_The problem_: Every line in the data below from the one containing "Keep writing the" down to the one containing "return [(up(z), a)", both included, must be retyped exactly; no other line is to appear.

_Supplied data_:
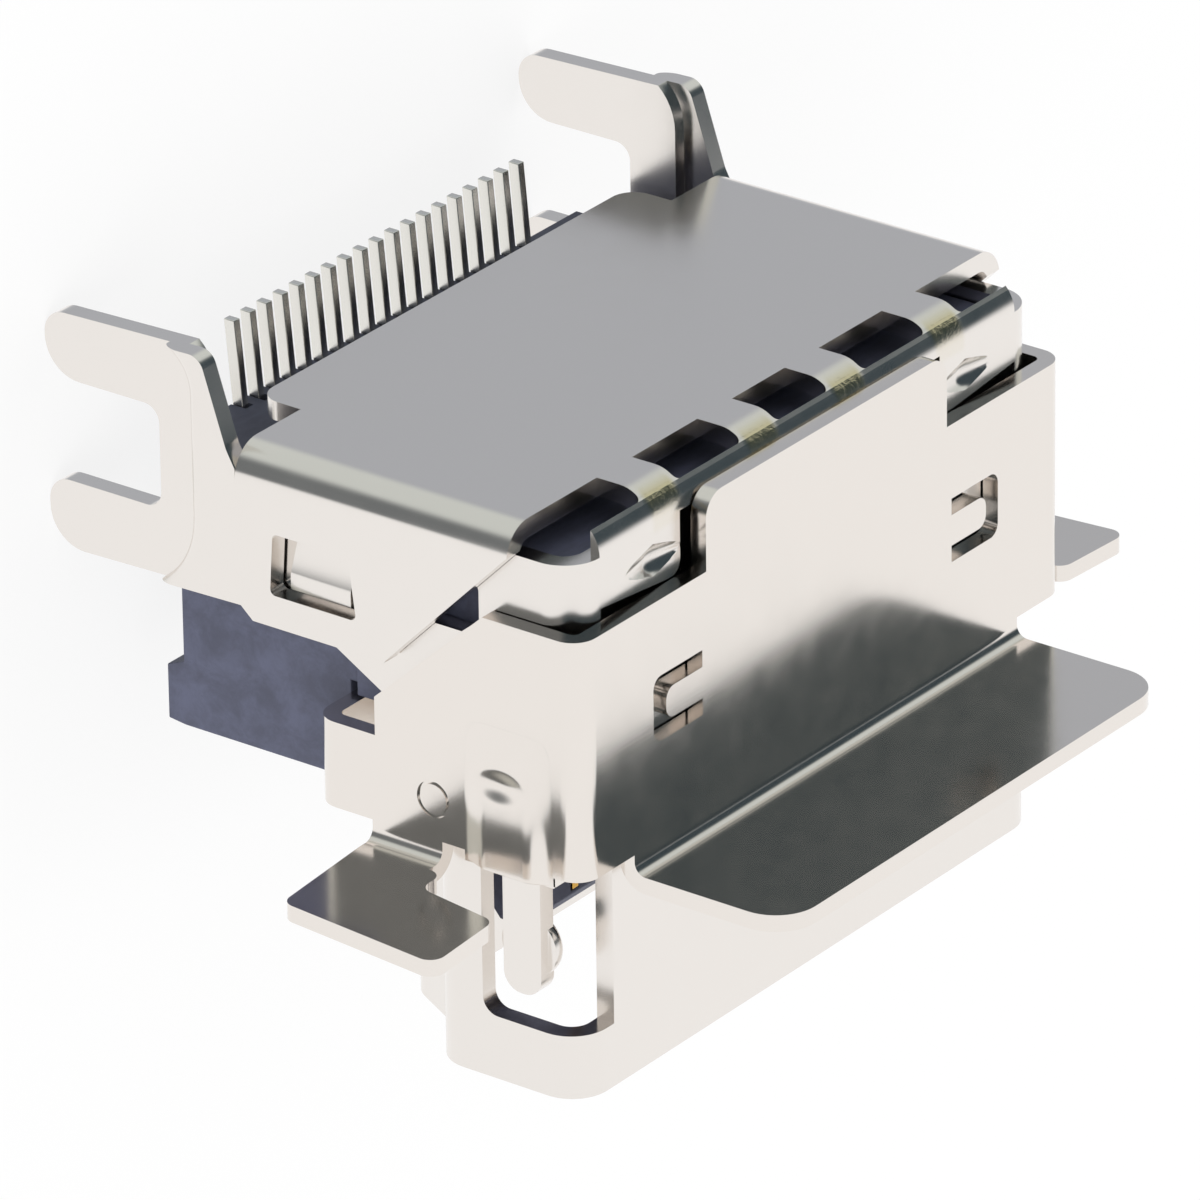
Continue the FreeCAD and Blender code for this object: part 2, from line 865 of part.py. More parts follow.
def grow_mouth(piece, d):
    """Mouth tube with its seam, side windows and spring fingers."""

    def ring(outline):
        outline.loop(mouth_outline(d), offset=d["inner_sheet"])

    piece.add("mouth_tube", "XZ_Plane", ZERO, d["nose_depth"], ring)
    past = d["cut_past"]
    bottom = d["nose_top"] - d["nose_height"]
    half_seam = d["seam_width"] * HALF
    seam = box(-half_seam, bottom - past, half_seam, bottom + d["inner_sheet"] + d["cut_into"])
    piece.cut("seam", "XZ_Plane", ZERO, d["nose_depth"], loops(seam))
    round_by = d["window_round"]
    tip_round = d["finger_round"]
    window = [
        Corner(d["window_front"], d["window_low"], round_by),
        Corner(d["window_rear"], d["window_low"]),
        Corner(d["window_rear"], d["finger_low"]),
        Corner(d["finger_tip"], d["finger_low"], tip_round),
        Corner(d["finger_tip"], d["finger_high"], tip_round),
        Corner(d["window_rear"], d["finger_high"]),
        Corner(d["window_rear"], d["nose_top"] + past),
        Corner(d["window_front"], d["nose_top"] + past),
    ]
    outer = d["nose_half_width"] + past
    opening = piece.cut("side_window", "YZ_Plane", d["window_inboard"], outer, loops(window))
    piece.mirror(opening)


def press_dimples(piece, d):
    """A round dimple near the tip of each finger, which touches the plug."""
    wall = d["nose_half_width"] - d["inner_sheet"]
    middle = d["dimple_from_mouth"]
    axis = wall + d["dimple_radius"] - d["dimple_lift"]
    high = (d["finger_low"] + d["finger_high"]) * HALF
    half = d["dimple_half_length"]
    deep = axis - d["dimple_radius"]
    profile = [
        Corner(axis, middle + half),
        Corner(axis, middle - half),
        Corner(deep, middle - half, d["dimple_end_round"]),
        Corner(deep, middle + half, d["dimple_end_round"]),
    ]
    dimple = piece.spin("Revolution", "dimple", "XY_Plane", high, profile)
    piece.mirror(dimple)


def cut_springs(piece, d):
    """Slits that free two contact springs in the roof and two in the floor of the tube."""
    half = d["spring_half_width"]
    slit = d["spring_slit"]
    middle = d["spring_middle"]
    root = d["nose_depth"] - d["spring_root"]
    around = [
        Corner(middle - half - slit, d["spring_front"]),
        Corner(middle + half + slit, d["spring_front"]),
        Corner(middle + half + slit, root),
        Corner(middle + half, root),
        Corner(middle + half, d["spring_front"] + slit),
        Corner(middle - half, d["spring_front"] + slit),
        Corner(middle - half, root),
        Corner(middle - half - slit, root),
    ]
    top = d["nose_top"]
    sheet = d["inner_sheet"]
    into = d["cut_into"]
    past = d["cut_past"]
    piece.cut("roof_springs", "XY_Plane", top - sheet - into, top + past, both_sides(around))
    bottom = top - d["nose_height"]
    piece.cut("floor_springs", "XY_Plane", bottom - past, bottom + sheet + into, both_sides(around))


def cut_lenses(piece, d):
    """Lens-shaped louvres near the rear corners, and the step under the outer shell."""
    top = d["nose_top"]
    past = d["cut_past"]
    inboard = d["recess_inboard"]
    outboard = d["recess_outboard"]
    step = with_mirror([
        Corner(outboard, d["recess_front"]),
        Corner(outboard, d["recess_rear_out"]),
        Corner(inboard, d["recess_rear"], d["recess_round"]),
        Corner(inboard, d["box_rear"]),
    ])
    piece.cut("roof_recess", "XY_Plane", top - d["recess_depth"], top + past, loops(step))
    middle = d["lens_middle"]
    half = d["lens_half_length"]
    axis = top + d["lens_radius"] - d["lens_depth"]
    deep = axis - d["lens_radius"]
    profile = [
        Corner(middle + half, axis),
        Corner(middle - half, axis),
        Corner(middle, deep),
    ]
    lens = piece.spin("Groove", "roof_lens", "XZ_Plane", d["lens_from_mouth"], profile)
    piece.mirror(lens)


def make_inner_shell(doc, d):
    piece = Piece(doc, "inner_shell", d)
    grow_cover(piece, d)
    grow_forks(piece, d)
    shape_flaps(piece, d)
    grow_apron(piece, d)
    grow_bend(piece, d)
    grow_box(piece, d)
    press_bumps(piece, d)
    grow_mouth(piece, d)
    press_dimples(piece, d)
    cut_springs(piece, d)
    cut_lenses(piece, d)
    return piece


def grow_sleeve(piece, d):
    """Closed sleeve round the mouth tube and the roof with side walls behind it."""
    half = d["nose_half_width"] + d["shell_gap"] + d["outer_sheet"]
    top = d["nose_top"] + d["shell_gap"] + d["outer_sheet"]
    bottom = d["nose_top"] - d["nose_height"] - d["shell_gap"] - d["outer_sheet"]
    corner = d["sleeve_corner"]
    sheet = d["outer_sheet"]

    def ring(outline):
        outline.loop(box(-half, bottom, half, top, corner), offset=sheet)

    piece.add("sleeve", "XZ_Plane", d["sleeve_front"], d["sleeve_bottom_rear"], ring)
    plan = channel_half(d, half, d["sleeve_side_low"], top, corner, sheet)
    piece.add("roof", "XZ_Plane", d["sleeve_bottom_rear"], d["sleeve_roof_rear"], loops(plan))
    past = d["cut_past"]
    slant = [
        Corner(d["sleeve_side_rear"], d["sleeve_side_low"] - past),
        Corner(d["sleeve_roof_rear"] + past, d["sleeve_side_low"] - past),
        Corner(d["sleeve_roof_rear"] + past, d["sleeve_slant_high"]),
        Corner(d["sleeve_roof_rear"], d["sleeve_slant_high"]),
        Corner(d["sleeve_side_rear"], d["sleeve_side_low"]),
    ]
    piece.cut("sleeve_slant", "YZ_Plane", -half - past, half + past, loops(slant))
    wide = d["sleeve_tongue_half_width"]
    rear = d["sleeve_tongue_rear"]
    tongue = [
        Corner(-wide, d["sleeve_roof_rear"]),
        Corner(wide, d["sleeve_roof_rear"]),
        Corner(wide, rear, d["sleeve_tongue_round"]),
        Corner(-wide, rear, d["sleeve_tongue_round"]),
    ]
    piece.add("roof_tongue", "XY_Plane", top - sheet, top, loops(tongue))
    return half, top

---

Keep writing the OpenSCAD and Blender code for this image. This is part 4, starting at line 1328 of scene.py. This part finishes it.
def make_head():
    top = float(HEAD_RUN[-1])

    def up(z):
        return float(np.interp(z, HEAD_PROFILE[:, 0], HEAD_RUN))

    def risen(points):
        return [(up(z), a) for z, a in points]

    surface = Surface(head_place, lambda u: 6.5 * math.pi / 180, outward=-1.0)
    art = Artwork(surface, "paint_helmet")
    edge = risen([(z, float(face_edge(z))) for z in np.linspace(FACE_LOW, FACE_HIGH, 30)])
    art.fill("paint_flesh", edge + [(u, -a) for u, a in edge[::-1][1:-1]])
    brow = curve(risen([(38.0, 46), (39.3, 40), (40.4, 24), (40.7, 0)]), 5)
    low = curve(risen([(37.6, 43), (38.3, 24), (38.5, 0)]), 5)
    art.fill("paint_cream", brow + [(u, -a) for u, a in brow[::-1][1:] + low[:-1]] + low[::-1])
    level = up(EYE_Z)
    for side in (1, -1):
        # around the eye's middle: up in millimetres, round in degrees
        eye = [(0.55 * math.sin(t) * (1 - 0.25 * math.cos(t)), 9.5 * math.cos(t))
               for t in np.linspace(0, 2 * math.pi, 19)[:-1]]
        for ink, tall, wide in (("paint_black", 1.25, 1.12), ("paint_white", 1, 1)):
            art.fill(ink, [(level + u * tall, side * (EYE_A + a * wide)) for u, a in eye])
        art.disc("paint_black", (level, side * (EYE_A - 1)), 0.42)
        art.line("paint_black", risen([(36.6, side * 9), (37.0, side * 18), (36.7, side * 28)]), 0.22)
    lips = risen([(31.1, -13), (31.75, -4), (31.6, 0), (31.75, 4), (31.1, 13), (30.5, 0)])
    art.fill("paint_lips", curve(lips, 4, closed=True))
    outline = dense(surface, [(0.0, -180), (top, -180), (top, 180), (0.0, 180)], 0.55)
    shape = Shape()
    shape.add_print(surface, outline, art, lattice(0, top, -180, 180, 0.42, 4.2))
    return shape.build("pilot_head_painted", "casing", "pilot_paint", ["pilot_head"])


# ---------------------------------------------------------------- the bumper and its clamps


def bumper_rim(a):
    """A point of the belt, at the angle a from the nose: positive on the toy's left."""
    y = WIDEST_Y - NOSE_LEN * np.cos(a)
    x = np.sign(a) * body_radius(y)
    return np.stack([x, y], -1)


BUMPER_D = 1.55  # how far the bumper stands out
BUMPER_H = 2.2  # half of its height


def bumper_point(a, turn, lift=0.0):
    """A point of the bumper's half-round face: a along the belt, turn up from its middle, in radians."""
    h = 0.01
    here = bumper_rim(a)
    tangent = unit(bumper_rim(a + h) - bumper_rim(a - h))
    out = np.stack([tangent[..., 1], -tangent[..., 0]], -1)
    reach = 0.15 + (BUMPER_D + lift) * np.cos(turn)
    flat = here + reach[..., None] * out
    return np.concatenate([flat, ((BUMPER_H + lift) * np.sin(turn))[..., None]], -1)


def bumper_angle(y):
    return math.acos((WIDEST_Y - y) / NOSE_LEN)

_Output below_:
Keep writing the OpenSCAD and Blender code for this image. This is part 4, starting at line 1328 of scene.py. This part finishes it.
def make_head():
    top = float(HEAD_RUN[-1])

    def up(z):
        return float(np.interp(z, HEAD_PROFILE[:, 0], HEAD_RUN))

    def risen(points):
        return [(up(z), a) for z, a in points]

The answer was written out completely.